朝ごはんに摂りたい栄養がたっぷり!冷ごはんで作るトマトの洋風雑炊
朝食は、体内時計をリセットして身体を活動状態に持って行くために欠かせない食事。
脳の栄養となる炭水化物、体内時計を調節して自律神経を調えるために必要なたんぱく質、そして、たんぱく質や糖質の代謝に必要なビタミンや身体の調子を整えるミネラルなどをバランスよく摂ることが大切です。
そこで、忙しい朝に簡単に作れ、必要な栄養素も摂れ、時間をかけずに食べられる洋風雑炊をご紹介します。冷ごはんで作るので、前の日にごはんを残しておけば手軽に作れるのでおすすめです。
【材料】(2人分)
玉ねぎ 1/4個
にんじん 2cmくらい
トマト 1個
おくら 3本
絹ごし豆腐か充填豆腐 100g
ごはん 茶碗1杯
水 400cc
コンソメ 小さじ2
卵 1個
塩・しょうゆなど 適宜
【作り方】
1.玉ねぎ、トマトは1cm角くらいに切り、にんじんは薄切りにして1cmくらいに切る。
2.おくらはヘタを取り、5mmくらいの厚さに切る。
3.鍋に水とコンソメ、玉ねぎ、にんじんをいれて火にかけ、野菜がやわらかくなるまで煮る。
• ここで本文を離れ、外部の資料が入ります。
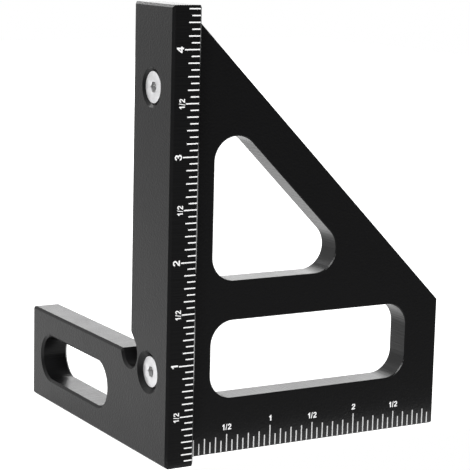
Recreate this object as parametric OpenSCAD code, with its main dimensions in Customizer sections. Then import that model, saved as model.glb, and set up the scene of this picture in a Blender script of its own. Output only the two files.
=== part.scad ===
// Bolted marking ruler. An angle bar, with an inch scale up its front and a slotted foot behind,
// carries a 45 degree plate with two windows and a second scale. Two countersunk screws go in
// from the bar's left face and thread into the plate's left rail.
// Millimetres. X runs right along the plate and Y runs back along the foot. The origin is on the
// base, at Z = 0, under the centre line of the upright bar.

/* [Angle bar] */
// Height of the upright bar
bar_height = 112; // [104:1:140]
// Width of the bar's front face, which is also the foot's thickness
bar_thickness = 7.8; // [6.4:0.2:12]
// Depth of the upright bar from front to back
bar_depth = 20; // [16:0.5:28]
// Reach of the foot from the bar's front face
foot_length = 80; // [74:1:110]
// Height of the foot
foot_height = 25; // [20:0.5:32]
// Radius of the foot's two end corners
foot_corner_r = 0.9; // [0.6:0.1:2]
// Edge break round both sides of the bar and the foot
bar_break = 0.6; // [0.2:0.1:0.8]

/* [Foot slot and corner relief] */
// Length of the round-ended slot through the foot
slot_length = 40.8; // [20:0.2:46]
// Height of the slot
slot_height = 12; // [8:0.2:14]
// Web between the slot and the foot's end
slot_end_web = 6.1; // [4:0.1:10]
// Diameter of the relief drilled at the inner corner
relief_d = 7.8; // [5:0.2:9]
// How far the relief's centre lies behind the bar's back
relief_back = 0.4; // [0:0.1:1]
// How far the relief's centre lies above the foot's top
relief_up = 0.1; // [0:0.1:1]
// Edge break between the relief and the foot's top
relief_break = 0.5; // [0.2:0.1:0.8]

/* [Plate] */
// How far the plate's upper corner lies below the bar's top
plate_top_drop = 1.3; // [0:0.1:4]
// Thickness of the plate
plate_thickness = 7; // [6:0.2:10]
// Height of the plate's right edge, where the 45 degree edge begins
plate_edge_height = 34; // [32:0.5:50]
// Radius of the plate's lower right corner
plate_corner_r = 1; // [0.4:0.1:3]
// Edge break round both faces of the plate and its windows
plate_break = 0.25; // [0.1:0.05:0.5]

/* [Windows] */
// Rail left of the windows, which takes the screws
left_rail = 7.9; // [7.4:0.1:12]
// Rail right of the lower window
right_rail = 10; // [6:0.2:14]
// Rail under the lower window, which carries the scale
bottom_rail = 14; // [10:0.2:16]
// Height of the lower window
lower_window_height = 19.9; // [14:0.1:24]
// Rail between the two windows
cross_rail = 10; // [6:0.2:14]
// Rail along the 45 degree edge, measured square to it
sloped_rail = 10; // [6:0.2:14]
// Corner radius of both windows
window_corner_r = 6.2; // [2:0.2:6.8]

/* [Screws] */
// Height of the lower screw above the base
screw_low_z = 22; // [20:0.2:26]
// Distance of the upper screw below the bar's top
screw_top_margin = 20; // [16:0.2:30]
// How far the screws lie behind the bar's centre line
screw_set_back = 0.45; // [0:0.05:0.6]
// Thread diameter
thread_d = 4; // [3:0.5:5]
// Depth of thread held in the plate by the lower screw
thread_hold = 5.1; // [4:0.1:5.4]
// Diameter of the flat head
head_d = 7.7; // [7:0.1:8.4]
// Height of the head's straight rim
head_rim = 0.6; // [0.2:0.1:0.8]
// How far the upper head lies below the bar's face
upper_sink = 0.4; // [0.1:0.05:1.2]
// How far the lower head lies below the bar's face
lower_sink = 0.9; // [0.1:0.05:1.2]
// Width across the flats of the hexagon socket
socket_af = 2.5; // [2:0.1:3]
// Depth of the hexagon socket
socket_depth = 1.5; // [1:0.1:1.8]
// Radial clearance round the shank and under the heads
screw_clearance = 0.05; // [0.03:0.01:0.1]

/* [Scales] */
// One inch
inch = 25.4; // [25.4]
// Divisions in each inch
divisions = 16; // [16]
// Width of each line
line_w = 0.3; // [0.2:0.05:0.4]
// Thickness of the white lines on the metal
line_film = 0.05; // [0.03:0.01:0.1]
// Longest lines of the bar's scale, on the inches
bar_inch_line = 4; // [3:0.1:5]
// Lines of the bar's scale on the half inches
bar_half_line = 3.5; // [2.5:0.1:4.5]
// Lines of the bar's scale on the quarters and eighths
bar_eighth_line = 3; // [2:0.1:4]
// Shortest lines of the bar's scale, on the sixteenths
bar_sixteenth_line = 2.2; // [1.5:0.1:3]
// Distance of the plate's zero line from the bar
plate_scale_start = 0.2; // [0.2:0.1:1]
// Longest lines of the plate's scale, on the inches
plate_inch_line = 5.3; // [4:0.1:6]
// Lines of the plate's scale on the half inches
plate_half_line = 4.5; // [3:0.1:5]
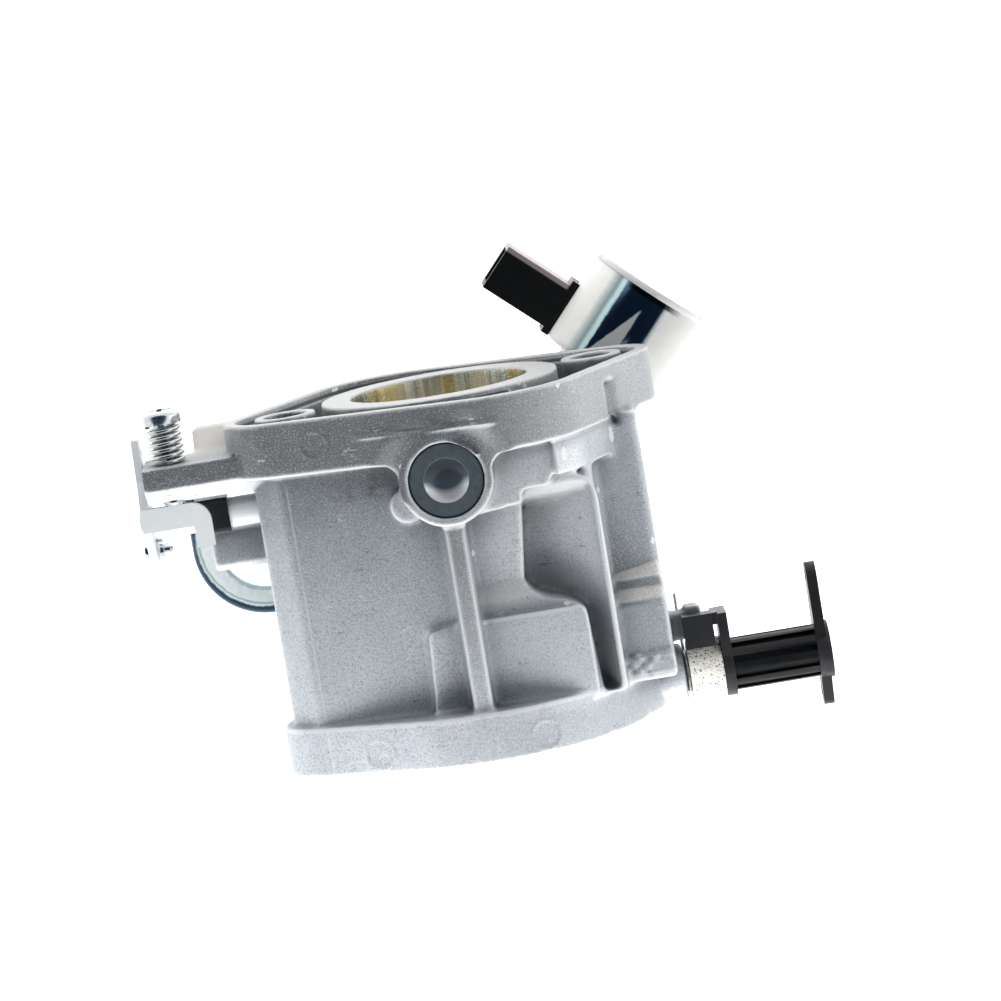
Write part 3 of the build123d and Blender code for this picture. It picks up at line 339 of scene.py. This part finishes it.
def cast_alloy():
    """Sand-textured die casting, with a machined engine face and a polished bore."""
    m = Material("cast_alloy")
    grain = m.noise(2.2, 3.0, 0.8)
    speckle = m.noise(3.4, 2.0, 0.8)
    cloud = m.noise(0.09, 3.0)
    _, facing_y, facing_z = m.normal_axes()
    color = m.mix(m.ramp(cloud, 0.35, 0.65), (0.66, 0.705, 0.745), (0.74, 0.785, 0.82))
    color = flange_grey_and_painted_shade(m, facing_z, color)
    color = painted_light_patches(m, color)
    color = darker_right_side(m, color)
    color = wall_steps(m, facing_y, color)
    color = sand_texture(m, grain, speckle, color)
    color = pad_ramp(m, facing_z, color)
    color = painted_edge_and_slope_light(m, facing_y, facing_z, color)
    color = casting_flaws(m, cloud, color)
    color = wear_highlights_and_corner_shade(m, color)
    color = painted_recess_shade(m, facing_y, color)
    machined = m.ramp(m.y, -0.30, -0.16)
    turned = m.noise(3.0, 2.0, 0.5, stretch=(0.4, 8.0, 0.4))
    color = m.mix(machined, color, m.mix(turned, (0.54, 0.54, 0.54), (0.64, 0.64, 0.63)))
    rough = m.blend_value(machined, m.ramp(grain, 0.2, 0.8, 0.42, 0.60), 0.40)
    # painted reflection: the polished bore is coloured in bands as it mirrors the brass plate
    bore = m.product(m.ramp(m.distance((m.x, 0), (m.z, 0)), 18.3, 18.1), m.ramp(m.y, -0.5, -0.3, 1, 0))
    bands = m.noise(0.16, 3.0, 0.6, stretch=(1.0, 0.05, 0.3))
    fine_bands = m.noise(0.9, 2.0, 0.5, stretch=(1.0, 0.03, 0.3))
    painted_brass_reflection = m.mix(m.ramp(bands, 0.42, 0.55), (0.80, 0.68, 0.34), (0.78, 0.80, 0.77))
    painted_brass_reflection = m.mix(m.ramp(fine_bands, 0.35, 0.6, 0.55, 0), painted_brass_reflection, (0.25, 0.20, 0.09))
    normal = m.bump(speckle, 0.6, 0.08, m.bump(grain, 0.9, 0.18))
    return m.finish(m.mix(bore, color, painted_brass_reflection), m.blend_value(bore, rough, 0.16),
                    m.blend_value(bore, 0.6, 1.0), normal)


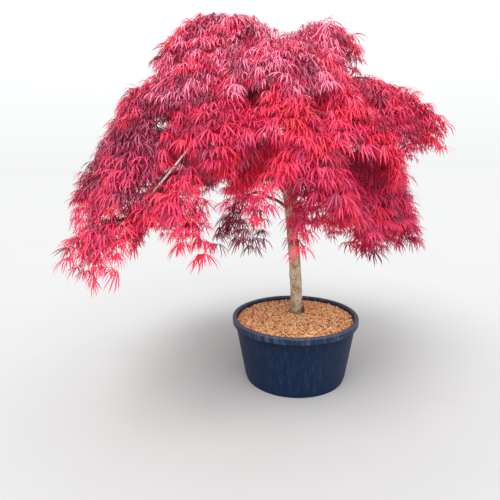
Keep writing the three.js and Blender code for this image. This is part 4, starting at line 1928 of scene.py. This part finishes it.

4.冷ごはん、トマト、オクラを入れ、さらに数分煮込む。
5.豆腐を崩しながら入れてから、仕上げに溶き卵を入れ、必要なら塩やしょうゆで味を整える。
【ポイント】
・大豆たんぱくは5~6時間かけてゆっくりと消化されるので、豆腐を入れることで腹持ちが良くなります。
・冷蔵庫に残っている野菜をいろいろ入れると、さらに旨味が増しておいしくなります。
まとめ:コンソメ自体に栄養はほとんどなし!具材で栄養バランスを!
市販のコンソメは、お湯で溶くだけでコンソメスープが作れるとても便利な調味料ですが、コンソメ自体に栄養成分はほとんど含まれていません。
しかし、肉や魚、野菜、きのこなど具材をたくさん入れることで、栄養満点のコンソメスープを作れます。
できるだけ多くの種類の具材を入れると、素材から出る旨味が増すだけでなく、自然に栄養バランスも良くなるので一石二鳥ですね。
ぜひ、冷蔵庫に余っている食材をたくさん入れて、栄養たっぷりの具だくさんスープを作ってみてくださいね。